2 messages · ivo welch, Petr Savicky

#
curiosity---given that vector operations are so much faster than
scalar operations, would it make sense to make uniroot vectorized?  if
I read the uniroot docs correctly, uniroot() calls an external C
routine which seems to be a scalar function.  that must be slow.  I am
thinking a vectorized version would be useful for an example such as

  of <- function(x,a) ( log(x)+x+a )
  uniroot( of, c( 1e-7, 100 ), a=rnorm(1000000) )

I would have timed this, but I would have used a 'for' loop, which is
probably not the "R way" of doing this.  has someone already written a
package that does this?

/iaw

----
Ivo Welch (ivo.welch at brown.edu, ivo.welch at gmail.com)
#
On Sat, Apr 02, 2011 at 08:24:07AM -0400, ivo welch wrote:
Hi.

The slowest part of the solution using uniroot() is the repeated
evaluation of the R level input function. If this can be vectorized,
then a faster algorithm could be possible.
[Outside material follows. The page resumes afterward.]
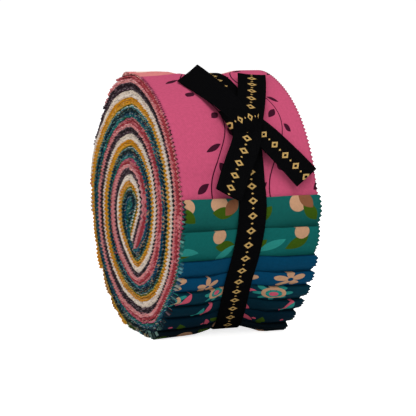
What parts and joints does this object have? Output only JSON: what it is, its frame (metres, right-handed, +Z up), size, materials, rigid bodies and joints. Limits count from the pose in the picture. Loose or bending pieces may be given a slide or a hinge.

The following is an
example of a vectorized bisection, which is simpler and less
efficient than "zeroin" used in uniroot().

  of <- function(x,a) { log(x)+x+a }
  a <- rnorm(1000)
  x1 <- rep(1e-7, times=length(a))
  x2 <- rep(100, times=length(a))
 
  stopifnot(of(x1, a) < 0)
  stopifnot(of(x2, a) > 0)
 
  for (i in 1:60) {
      x3 <- (x1 + x2)/2
      pos <- of(x3, a) > 0
      y1 <- ifelse(pos, x1, x3)
      y2 <- ifelse(pos, x3, x2)
      x1 <- y1
      x2 <- y2
  }
  print(range(of(x1, a)))
  print(range(of(x2, a)))

It can be more efficient to find approximations of the roots
using a few iterations of the above approach and then switch
to the Newton method, which can be vectorized easily.

Hope this helps for a start.

Petr Savicky.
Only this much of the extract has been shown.